Flinging his off leg over the horse’s neck, Guy handed the rein to John and unbuckled his sword from its scabbard, pulling it free with the hard, sweet rasp of fine-forged metal.
Finally. Something to take the edge off. Action. Righteousness, in its most basic form.
The villein was there, alone on his vermin-infested mattress. Sleeping off the pleasantry of a well-scraped plate beside him, possessed of all his limbs and yet sleeping while his kin worked like dogs in the fields. And….
You handed me a secret you had no rights to, you puling traitor, and of that secret you shall tell none else.
This would be pure pleasure.
Guy toed the mattress, gave a growl. When that didn’t work, he kicked the bony haunch protruding from the tattered blanket. “Up.”
“G-gi’ off me!” Still groggy, at first the villein didn’t recognize him. Then he did. “M-my lord?”
Guy grabbed him by his grubby tunic, dragged him up and out through the squat door of the hut into the rain.
“Milord!” the man howled, staggering along. “What? Please, my lord!”
Guy said nothing, pulled his cowl over his face, and kept dragging the villein by his tunic over the sodden ground. The villein’s howling diminished to a moaning whine, his staggers to resigned stumbles and slips. Guy didn’t stop until they came to another stand of stunted trees and thick eelgrass.
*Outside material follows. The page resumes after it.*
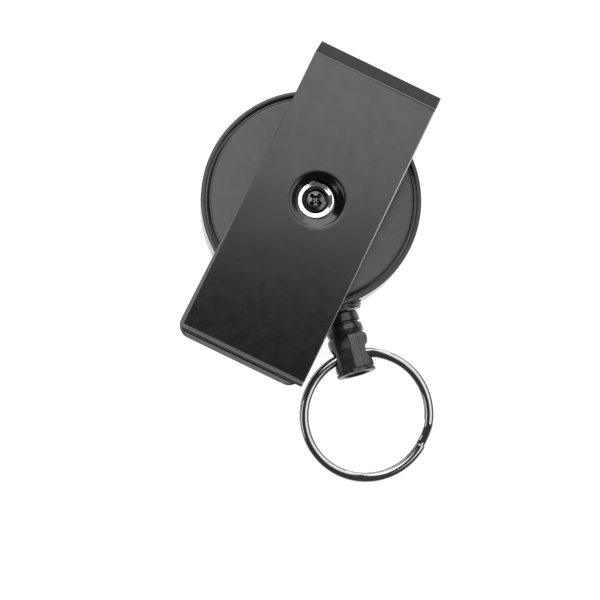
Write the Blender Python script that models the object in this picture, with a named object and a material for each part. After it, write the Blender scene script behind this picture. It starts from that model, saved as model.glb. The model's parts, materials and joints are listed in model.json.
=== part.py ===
"""Retractable badge reel with a swivelling belt clip, a cord, an end fitting and a split ring.

Metres, +Z up. The case lies on its front face at z = 0, its centre line is the Z axis, and the
cord leaves towards -Y. Lengths below are in millimetres and become metres in `finish`.
"""

import math

import bmesh
import bpy
from mathutils import Matrix, Vector

MM = 0.001
GAP = 0.3  # left between pieces that touch or run on each other

# Case
CASE_R = 22.5
CASE_TOP = 12.6
EDGE_R = 5.0  # rounding of the front edge
FLOOR = 1.6
WALL_IN = 20.6
SEAT_R = 21.55
SEAT_Z = 11.1
COVER_R = 21.25
COVER_LOW = 11.4

# Mechanism: the spindle stands a little off the case's centre
SPINDLE_X = 0.48
SPINDLE_Y = -0.76
POST_R = 2.0
POST_TOP = 11.1
SPOOL_R = 19.2
DRUM_R = 13.0
BARREL_R = 12.0
SPOOL_LOW = 3.3
FLANGE_TOP = 9.4
BARREL_TOP = 9.6

# Cord
CORD_R = 0.5
CORD_Z = 6.5
WOUND_R = 15.7
LEAD_R = WOUND_R + GAP + CORD_R

# Outlet and end fitting, as distances from the case's centre line towards -Y
OUTLET_FACE = 21.7
FITTING_START = 23.7
FITTING_END = 36.5
FACETS = ((112, 21), (77, 13), (40, 24))  # direction and half width of each flat, in degrees
FACETS_FROM = 28.4
FACETS_TO = 35.6
FITTING_PITCH = 3.0  # degrees that the fitting's free end is cocked up
EYE_AT = 32.3
EYE_R = 2.0

# Split ring
RING_R = 12.9  # to the middle of the wire
RING_DROOP = 12.6  # degrees below level, so that the far side rests on the floor
WIRE_WIDE = 1.8
WIRE_TALL = 1.0
WIRE_PITCH = 1.15
RING_STEP_AT = -31.5  # direction of the step between the two turns, in degrees
RING_STEP = 20.0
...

He gave a shove; the villein went sprawling in the tall, sharp grass.
It was more than adequate, this place.
“M-milord.” The villein dragged himself over, groveled at Guy’s feet. “Please. I didn’t lie, I didn’t. Please, I didn’t—”
Guy hefted his falchion, a curve of silver glittering in the rain.
“This,” he informed the villein, “is quite personal. I’m sorry.”
The villein didn’t even have time to scream.